KNOXVILLE, Tenn. (WATE) – A disabled Knoxville man has found himself deep in debt and wonders why he ever believed he had won money. All it takes are a few key taps on their computer and scammers can ruin the lives of many unsuspecting victims.
The scammers who hoodwinked a Knoxville man are much richer now. The ruse they used is an old one, but the methods are new. With personal information widely available on social media and with many willing to share it, all scammers have to do is clone a fake message on Facebook or Facebook Messenger and if they get a bite from an unsuspecting victim, they never give up.
Michael, who did not want his last name published, is moving into a smaller apartment in South Knoxville. He’s broke and in deep debt. Not long after he was burned in an accidental house fire last May, he fell for a scam.
Michael’s recovery from the burns took months.
“After the accident it was rough. I got laid off my job,” Michael said.

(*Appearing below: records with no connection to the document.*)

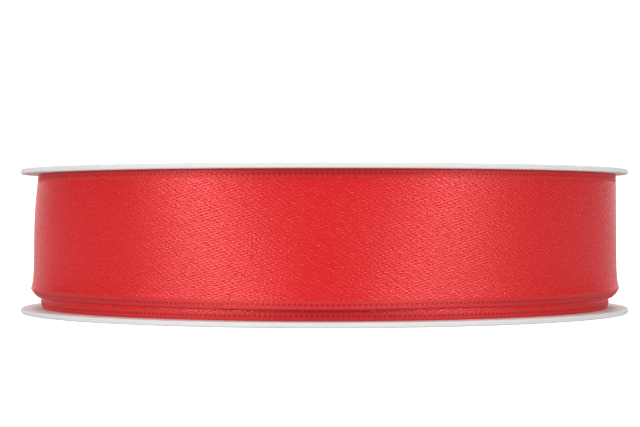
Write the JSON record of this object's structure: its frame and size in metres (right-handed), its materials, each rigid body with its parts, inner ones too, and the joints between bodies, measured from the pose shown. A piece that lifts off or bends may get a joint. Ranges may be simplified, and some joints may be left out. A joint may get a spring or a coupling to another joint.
{
  "type": "ribbon spool",
  "caption": "Full roll of red satin ribbon wound on a low white plastic spool, with a loose outer turn and a tail held by clear tape.",
  "frame": {"origin": "on the spool's axis, in the plane of the lower flange's outer face", "axes": "+Z along the spool's axis, towards the upper flange; +Y towards the place where the tail leaves the outer turn"},
  "size_m": [0.123, 0.123, 0.0287],
  "materials": {
    "white_plastic": "semi-gloss",
    "red_satin": "satin",
    "clear_tape": "satin"
  },
  "bodies": {
    "spool": {"lower_flange": "white_plastic", "upper_flange": "white_plastic", "core_tube": "white_plastic", "start_tape": "clear_tape", "wound_ribbon": "red_satin"},
    "outer_turn": {"outer_turn": "red_satin"},
    "tail_root": {"tail_root": "red_satin"},
    "tail_middle": {"tail_middle": "red_satin"},
    "tail_end": {"tail_end": "red_satin", "end_tape": "clear_tape"}
  },
  "joints": [
    {"name": "unwind", "type": "hinge", "parent": "spool", "child": "outer_turn", "pos_m": [0, 0, 0.0151], "axis": [0, 0, 1], "continuous": true},
    {"name": "tail_peel", "type": "hinge", "parent": "outer_turn", "child": "tail_root", "pos_m": [-0.00005, 0.0595, 0.0151], "axis": [0, 0, -1], "range_deg": [0, 120]},
    {"name": "tail_middle_bend", "type": "hinge", "parent": "tail_root", "child": "tail_middle", "pos_m": [-0.0204, 0.05589, 0.0151], "axis": [0, 0, -1], "range_deg": [0, 45]},
    {"name": "tail_end_bend", "type": "hinge", "parent": "tail_middle", "child": "tail_end", "pos_m": [-0.03829, 0.04555, 0.0151], "axis": [0, 0, -1], "range_deg": [0, 45]}
  ]
}
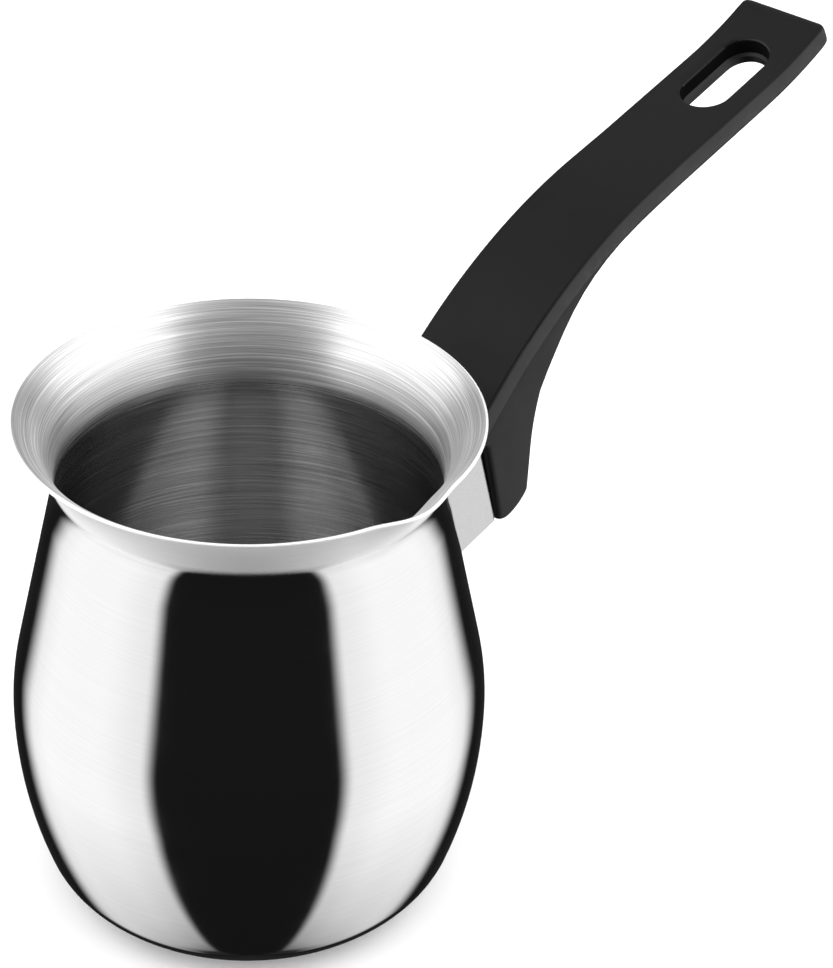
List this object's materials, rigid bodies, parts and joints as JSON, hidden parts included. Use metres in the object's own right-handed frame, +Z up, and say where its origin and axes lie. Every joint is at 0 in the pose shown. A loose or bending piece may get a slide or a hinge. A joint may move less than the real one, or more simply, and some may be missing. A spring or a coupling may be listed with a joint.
{
  "type": "turkish coffee pot cezve",
  "caption": "Bulbous steel coffee pot with a flared rim, a small pouring lip and a moulded black handle on a folded bracket.",
  "frame": {"origin": "centre of the flat base, on the surface the pot stands on", "axes": "+Z up along the pot's axis, +X towards the handle, the pouring lip near -Y"},
  "size_m": [0.2176, 0.095, 0.1404],
  "materials": {
    "polished_steel": "mirror polished outside, brushed in circles inside",
    "satin_steel": "satin",
    "plated_steel": "bright zinc plated",
    "black_phenolic": "smooth moulded, low gloss"
  },
  "bodies": {
    "root": {"pot_body": "polished_steel", "handle_bracket": "satin_steel", "captive_nut": "plated_steel", "handle_screw": "plated_steel", "flat_washer": "plated_steel", "spring_washer": "plated_steel", "handle": "black_phenolic"}
  },
  "joints": []
}
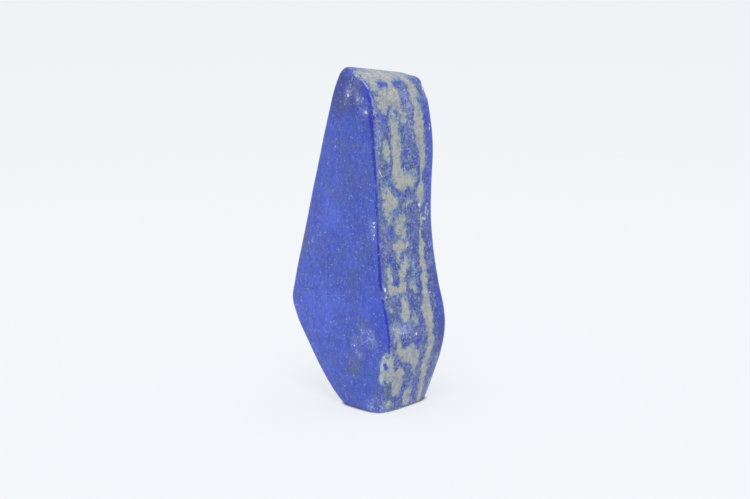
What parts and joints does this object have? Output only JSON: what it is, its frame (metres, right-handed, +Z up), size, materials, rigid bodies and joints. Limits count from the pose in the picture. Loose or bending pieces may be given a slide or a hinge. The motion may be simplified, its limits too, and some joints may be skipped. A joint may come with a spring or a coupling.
{
  "type": "polished lapis lazuli freeform",
  "caption": "Polished free-form of deep blue lapis lazuli mottled with grey-beige calcite, a tall tapered slab that stands upright on a small ground flat.",
  "frame": {"origin": "on the ground, under the middle of the stone's bounding box", "axes": "+Z up along the stone's height, +X across its broad faces towards the mottled rim, +Y through its thickness from the front broad face to the back one"},
  "size_m": [0.042, 0.024, 0.0979],
  "materials": {
    "lapis": "polished, glossy, blue with grey-beige patches and a pale vein"
  },
  "bodies": {
    "root": {"lapis_stone": "lapis"}
  },
  "joints": []
}
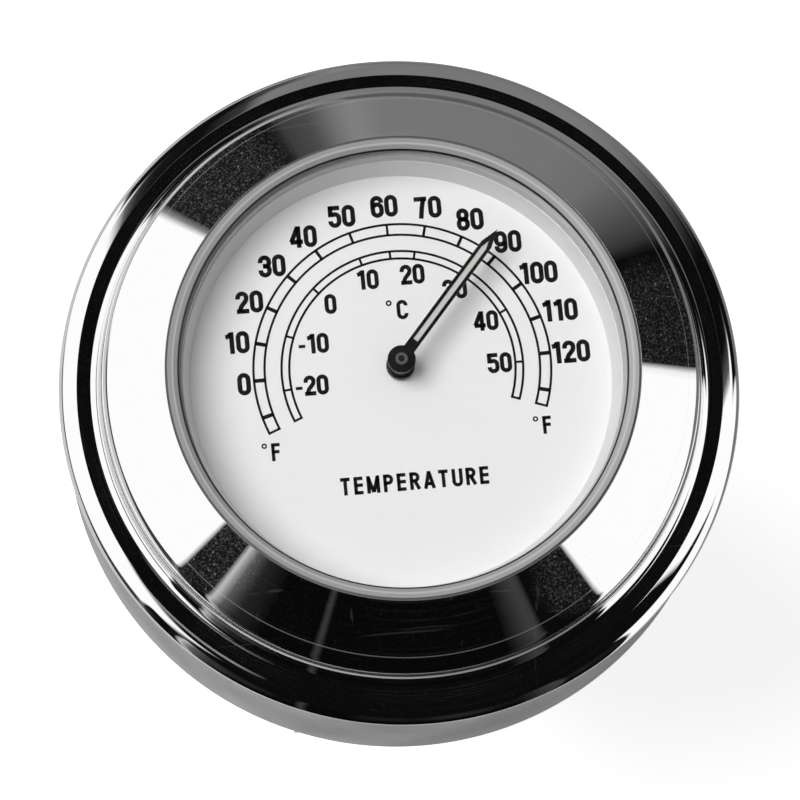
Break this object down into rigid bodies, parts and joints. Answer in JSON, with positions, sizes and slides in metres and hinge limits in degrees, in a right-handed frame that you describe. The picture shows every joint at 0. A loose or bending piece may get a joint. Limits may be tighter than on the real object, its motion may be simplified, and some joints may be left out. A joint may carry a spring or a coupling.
{
  "type": "handlebar thermometer",
  "caption": "Round dial thermometer with a stepped polished bezel, a bimetal movement with a turning pointer, and a two-part clamp lined with rubber for a motorcycle handlebar.",
  "frame": {"origin": "on the axis of the handlebar, in the middle of the clamp's width", "axes": "+X along the bar, +Y towards the dial's twelve o'clock, +Z out of the dial's face"},
  "size_m": [0.055, 0.055, 0.0561],
  "materials": {
    "chrome": "polished",
    "glass": "polished",
    "gasket": "matte",
    "dial_white": "satin",
    "white_plastic": "matte",
    "black_paint": "satin",
    "pale_paint": "matte",
    "steel": "satin",
    "black_rubber": "matte",
    "black_plastic": "matte",
    "brass": "satin",
    "bimetal": "satin"
  },
  "bodies": {
    "head": {"saddle": "chrome", "housing_cup": "chrome", "housing_screws": "steel", "bezel_ring": "chrome", "bezel_seal": "black_rubber", "crystal": "glass", "crystal_gasket": "gasket", "dial_ring": "white_plastic", "dial_plate": "dial_white", "inner_sleeve": "black_plastic", "movement_holder": "black_plastic", "front_bush": "brass", "rear_bush": "brass", "bridge_plate": "brass", "bridge_pillars": "brass", "bridge_screws": "steel", "bimetal_coil": "bimetal", "anchor_post": "brass", "liner_upper": "black_rubber"},
    "hand": {"pointer": "black_paint", "pointer_stripe": "pale_paint", "pointer_hub": "black_paint", "staff": "steel", "coil_collet": "brass"},
    "lower_clamp": {"clamp_cap": "chrome", "liner_lower": "black_rubber", "clamp_bolts": "steel", "lock_washers": "steel"}
  },
  "joints": [
    {"name": "pointer_turn", "type": "hinge", "parent": "head", "child": "hand", "pos_m": [0, 0.001, 0.0347], "axis": [0, 0, 1], "range_deg": [-68.6, 150.4], "stiffness_Nm_per_rad": 0.0002, "deforming": ["bimetal_coil"]},
    {"name": "clamp_open", "type": "slide", "parent": "head", "child": "lower_clamp", "axis": [0, 0, -1], "range_m": [0, 0.03]}
  ]
}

Michael said he had some savings, but not much. While recuperating, Michael says Debbie, an old friend, sent a text saying due to his disability he was eligible for money.
“[She said] that she had received a $150,000 check and my name was on the list too,” Michael said. “. I trusted Debbie. Like I said, we grew up together. She said I would have to put some money towards it.”
Michael says his friend Debbie told him to reach out to a man named Brandon Smith in Lagos, Nigeria. Michael was to pay some advance fees using gift cards to receive his cash reward.
“I have probably about seven or eight, maybe even $10,000 worth of gift cards,” he said.
Once the scammer had Michael hooked, he wanted more from him. He showed WATE receipts for iPhones that he was ordered to send to Nigeria. Michael didn’t ask why.
“These are the Apple bags for the phones I had to get. Each bag contained about six or seven phones each time,” he said.
He was told the UPS facility in North Knoxville is where the $150,000 would be sent. But more fees were needed to pick it up the money and the scammers were shifty. Michael’s Discover card was targeted next.
“It maxed out my credit card so much. I put $32,000 on my Discover card,” he said.
Since then, he’s changed his account number.
“They managed to get into my bank account,” said Michael, showing a bank statement where thousands of dollars were taken.
Michael says he lost close to $50,000.
“He actually gave me tracking numbers for delivery of the check,” said Michael.
At one point Michael questioned Brandon Smith. Smith sent a reply saying: “I’m not cheating you, don’t think of me as a bad person.”
By this time Michael’s savings were gone. He admits he was naive.
“I think I’m an idiot. I know I’m an idiot. I just had hope,” Michael said.
The national publication Consumer Reports released an article last year explaining why some people are vulnerable to scams. Facing a rough patch is one of them. It fits right in with Michael’s circumstances: loss of a job and recovering from his injuries mounting medical bills.
A Federal Trade Commission study found your odds of being scammed more than double when you experience some sort of life trauma that a person’s cognitive capacity to spot scams diminishes according to the report.
Michael realizes now his friend Debbie never sent that initial message. It came directly from the scammers.
“Even if it’s a friend who texts you saying you have won something, don’t believe it is true because once you start sending stuff like this it just escalates. It just ripped me off,” Michael said.
Michael believed that $150,000 check would be delivered by UPS. The worldwide delivery company is aware that fraudulent communications by third parties using the UPS brand is prevalent.
On its website, UPS provides a warning that “unscrupulous” third parties will claim a package is waiting to be delivered at a nearby facility. UPS says before paying anyone in advance, verify the local phone number and call it, making sure it is the real UPS facility.
Michael says he wishes he had known of this warning many months ago.